The ACLU plans to deliver a petition to Gov. Bill Haslam on Thursday, asking that the state end dozens of contracts with Nashville-based Corrections Corporation of America. It comes the same day the nation’s largest for-profit prison company has its annual shareholders meeting.
The ACLU says CCA has a track record of cutting corners to save money. In a letter to the governor, it points to an FBI investigation into alleged lying about staffing levels at an Idaho prison. A former guard at the same facility claims in a lawsuit that he was given empty pepper spray containers and a radio without batteries – in addition to being assaulted.
The ACLU sued the Idaho facility n 2010, alleging that the jail’s excessive violence made inmates dub it the “Gladiator School.” The group said understaffing contributed to the high level of violence. Idaho subsequently dropped their contract with the facility
The civil liberties group plans on delivering the petition to Gov. Haslam with 25,000 signatures. It asks that the state cease all of its contracts with CCA. Those contracts total almost $100 million. Other states, including Mississippi and Texas, have dropped contracts with CCA after high-profile incidents of inmate violence.
Hedy Weinberg with the ACLU says CCA’s priorities align with stockholders over taxpayers, saying “those goals don’t focus enough on ensuring public safety.”

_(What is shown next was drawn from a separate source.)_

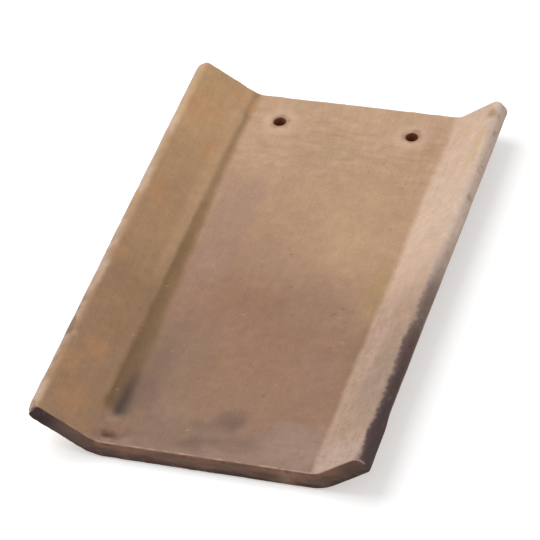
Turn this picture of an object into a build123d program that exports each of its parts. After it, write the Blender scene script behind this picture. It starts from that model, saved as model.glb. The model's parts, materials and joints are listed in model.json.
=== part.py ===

In a statement to WPLN, CCA Spokesman Jonathan Burns said the company keeps communities safe and works to reduce recidivism by enrolling inmates in reentry programs.
“It’s unfortunate that the ACLU would advocate against those benefits without themselves providing any solutions to the serious challenges our corrections systems face,” Burns said. “Overcrowding and skyrocketing costs aren’t solved with politics and posturing.”
The ACLU campaign comes as county officials in Trousdale recently approved the construction of a new CCA prison. The company says its the facility an hour northeast of Nashville will create 400 new jobs. That’s in a county where the entire workforce totals around 10,000 people.
The prison has been in the works since 2007, and has faced many delays.